> **DIRECTIONS FOR THIS TASK**
Examine the material below. Gather every line in which the string "scene" appears.
+++++
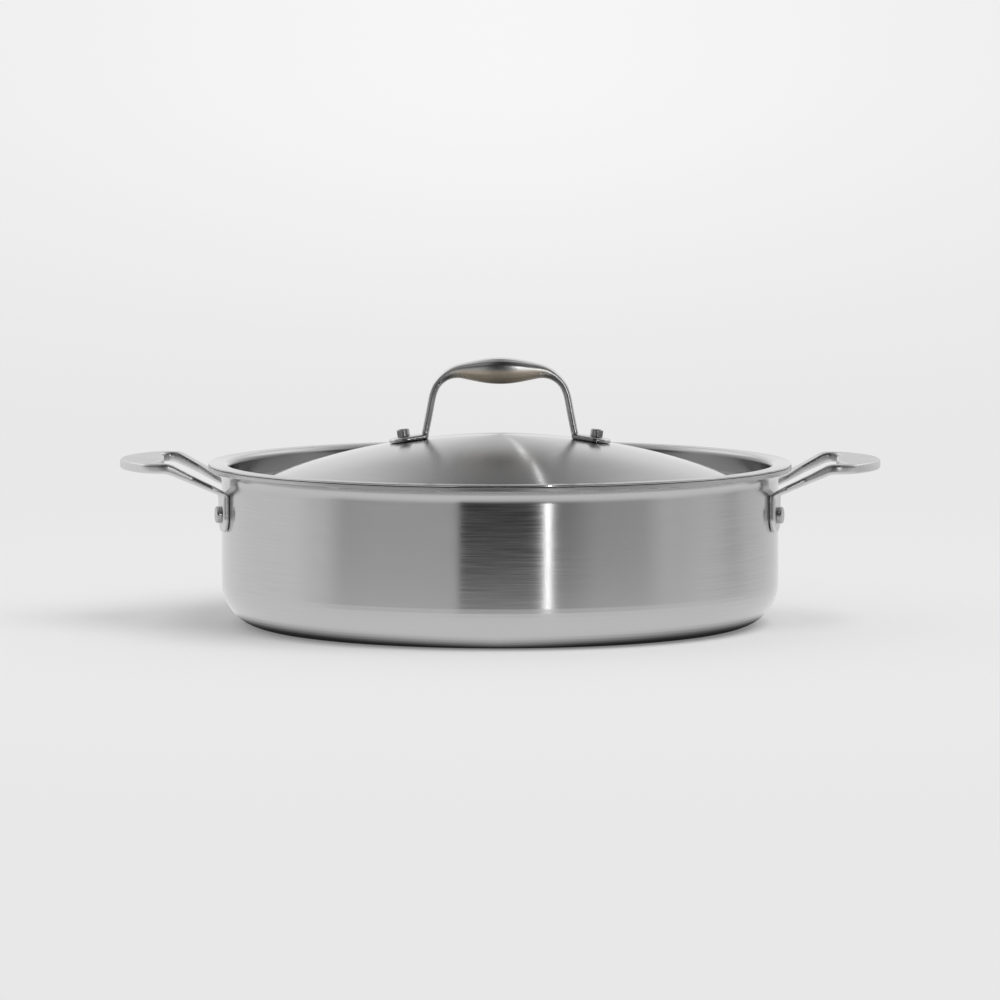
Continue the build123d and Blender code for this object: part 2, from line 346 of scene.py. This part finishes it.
both = shader.node("ShaderNodeMixShader", None, mixed)
shader.tree.links.new(both.outputs[0], surface.inputs["Surface"])
floor_mesh.materials.append(floor_look)
print("floor tone:", round(wall_tone, 3))

# %% [markdown]
# One large soft light stands high on the right, so the pan's shadow falls to
# the left as in the photograph. It is a sun with a wide disc, because a sun
# lights the whole floor alike. A tall narrow lamp in front on the right is the
# white streak on the wall. A thin one high up behind the pan leans so that every
# part of it shows on one radius of the lid, which is the streak there.

# %% Lamps
def placed(light, turn, rise, distance, roll=0):
    """Put a light at a turn to the right of the camera, facing the pan."""
    made = bpy.data.objects.new(light.name, light)
    turn = radians(turn)
    rise = radians(rise)
    away = Vector((sin(turn) * cos(rise), -cos(turn) * cos(rise), sin(rise)))
    made.location = away * distance
    facing = away.to_track_quat("Z", "Y") @ Quaternion((0, 0, 1), radians(roll))
    made.rotation_euler = facing.to_euler()
    bpy.context.scene.collection.objects.link(made)
    return made


def strip(name, turn, rise, distance, width, height, power, roll=0):
    """A narrow upright lamp that only shows in reflections."""
    light = bpy.data.lights.new(name, "AREA")
    light.shape = "RECTANGLE"
    light.size = width
    light.size_y = height
    light.energy = power
    made = placed(light, turn, rise, distance, roll)
    made.visible_diffuse = False
    return made


key_light = bpy.data.lights.new("key", "SUN")
key_light.energy = 1.5
key_light.angle = radians(48)
key = placed(key_light, turn=56, rise=58, distance=3)
key.visible_glossy = False
wall_streak = strip(
    "wall_streak", turn=19.5, rise=5.5, distance=3, width=0.09, height=0.55, power=2.7
)
lid_streak = strip(
    "lid_streak", turn=176.8, rise=38, distance=2.5, width=0.008, height=1.3, power=0.115, roll=10
)
print("lamps:", key.name, wall_streak.name, lid_streak.name)

# %% [markdown]
# The pan is pressed from one bonded sheet, steel on aluminium on steel, and
# everything about it is round. So each of its three plies is one outline turned
# about Z. The outline is written with the sheet's real radii. Depth is measured
# from the outer face into the sheet, so one function serves every ply.

# %% Outlines
mm = 0.001
pan_radius = 152.4 * mm
base_corner_radius = 22.9 * mm
lip_flare_radius = 6.6 * mm
lip_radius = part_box("pan_core")[1].x
pan_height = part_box("pan_inner_ply")[1].z
outer_ply = 0.5 * mm
core_ply = 1.5 * mm
inner_ply = 0.5 * mm
edge_round = 0.28 * mm
edge_round_points = 6
support = 0.12 * mm
long_run = 8 * support
wall = outer_ply + core_ply + inner_ply


def arc(centre, radius, start, end, step=6):
    """Points on an arc from one angle to another, in degrees."""
    count = max(2, round(abs(end - start) / step) + 1)
    angles = np.radians(np.linspace(start, end, count))
    return [(centre[0] + radius * cos(a), centre[1] + radius * sin(a)) for a in angles]


def supported(points):
    """Add points near both ends and in the middle of each long run, which keeps flats flat."""
    result = [points[0]]
    for before, after in zip(points, points[1:]):
        run = Vector(after) - Vector(before)
        if run.length > long_run:
            for share in (support / run.length, 0.5, 1 - support / run.length):
                result.append(tuple(Vector(before) + run * share))
        result.append(after)
    return result


def pan_outline(depth):
    """The pan's section at a depth in the sheet, from the axis to the lip."""
    corner = (pan_radius - base_corner_radius, base_corner_radius)
    flare = (pan_radius + lip_flare_radius, pan_height - wall - lip_flare_radius)
    points = [(0, depth)]
    points += arc(corner, base_corner_radius - depth, -90, 0)
    points += arc(flare, lip_flare_radius + depth, 180, 90)
    points.append((lip_radius, pan_height - wall + depth))
    return points


def rounded_end(points, radius):
    """Round the square corner at an outline's last point but one."""
    first, corner, last = (Vector(point) for point in points[-3:])
    into = (first - corner).normalized()
    out = (last - corner).normalized()
    centre = corner + (into + out) * radius
    angles = np.radians(np.linspace(0, 90, edge_round_points))
    bend = [centre - out * radius * cos(a) - into * radius * sin(a) for a in angles]
    return points[:-2] + [tuple(point) for point in bend] + [tuple(last)]


def ply_outline(depth, thickness, round_low=False, round_high=False):
    """Closed section of one ply: out along its lower face, round the lip, back on top."""
    low = pan_outline(depth)
    high = pan_outline(depth + thickness)
    middle = (lip_radius, (low[-1][1] + high[-1][1]) / 2)
    if round_low:
        low = rounded_end(low + [middle], edge_round)
    if round_high:
        high = rounded_end(high + [middle], edge_round)
    return supported(low + high[::-1])


print("pan:", round(pan_radius / mm, 1), "mm radius,", round(pan_height / mm, 1), "mm high")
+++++
> **THE RESULT**
Continue the build123d and Blender code for this object: part 2, from line 346 of scene.py. This part finishes it.
    bpy.context.scene.collection.objects.link(made)